= Peter Penny, 2nd Viscount Marchwood =

British soldier, businessman and hereditary peer

Peter George Penny, 2nd Viscount Marchwood (7 November 1912 – 6 April 1979) was a British soldier, businessman and hereditary peer who was a Conservative member of the House of Lords from 1955 to 1979.

==Early life and education==
Lord Marchwood was the only son of George Penny, 1st Viscount Marchwood. He was educated at Winchester College.

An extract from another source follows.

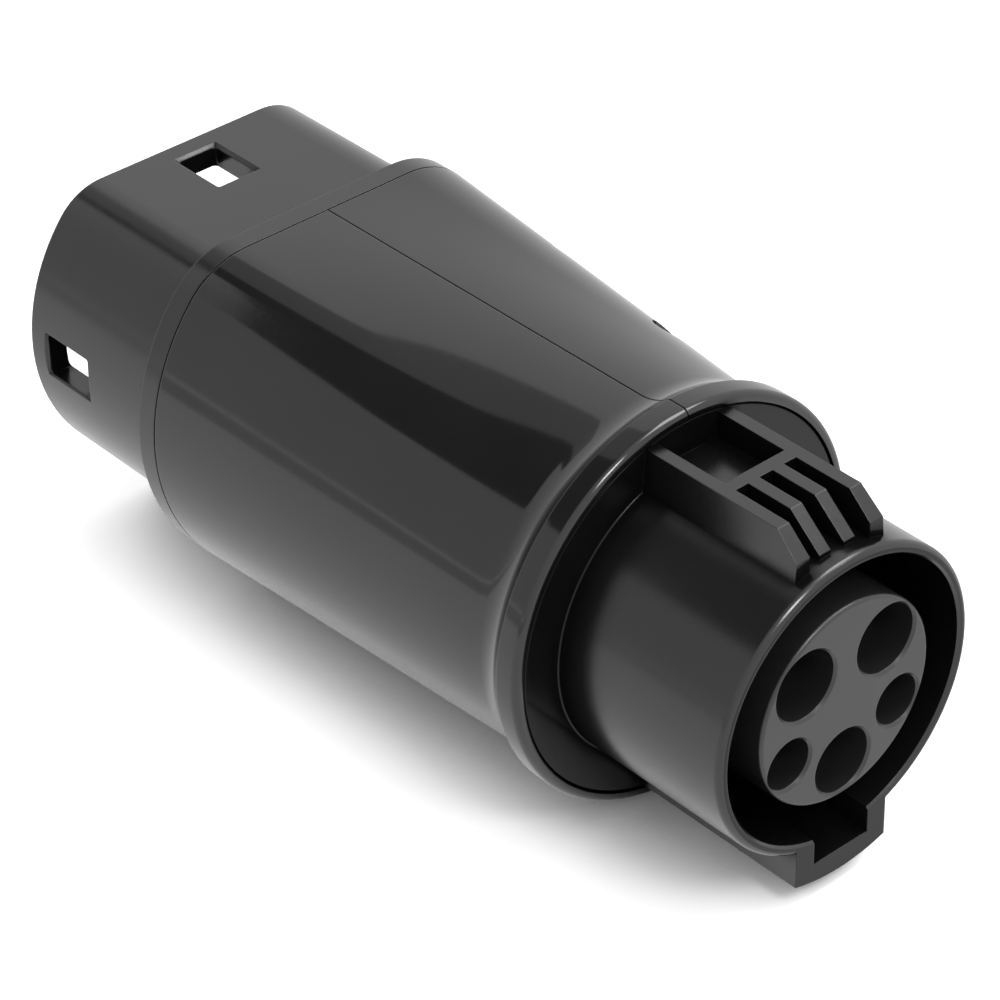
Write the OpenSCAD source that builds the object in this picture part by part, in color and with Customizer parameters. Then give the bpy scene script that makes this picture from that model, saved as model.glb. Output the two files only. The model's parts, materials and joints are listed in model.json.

He succeeded to the viscountcy and other titles upon his father's death on 1 February 1955. He sat in the House of Lords as a Conservative.

==Military service==
Marchwood was commissioned into the Royal Artillery as a 2nd Lieutenant, rising to the rank of major during the Second World War.

==Business career==
Marchwood was later a director of George Wimpey and chairman and managing director of Vine Products.

==Marriage and children==
Marchwood married Pamela Colton-Fox on 30 July 1935. They had three children:

- David George Staveley Penny, 3rd Viscount Marchwood (22 May 1936 - 3 October 2022)
- Hon Patrick Glyn Staveley Penny (3 July 1939 - 10 September 2010)
- Hon Carol Ann Penny (born 30 August 1948)

==Death==
Lord Marchwood died in 1979, at the age of 66, and was succeeded in the viscountcy and other titles by his elder son, David.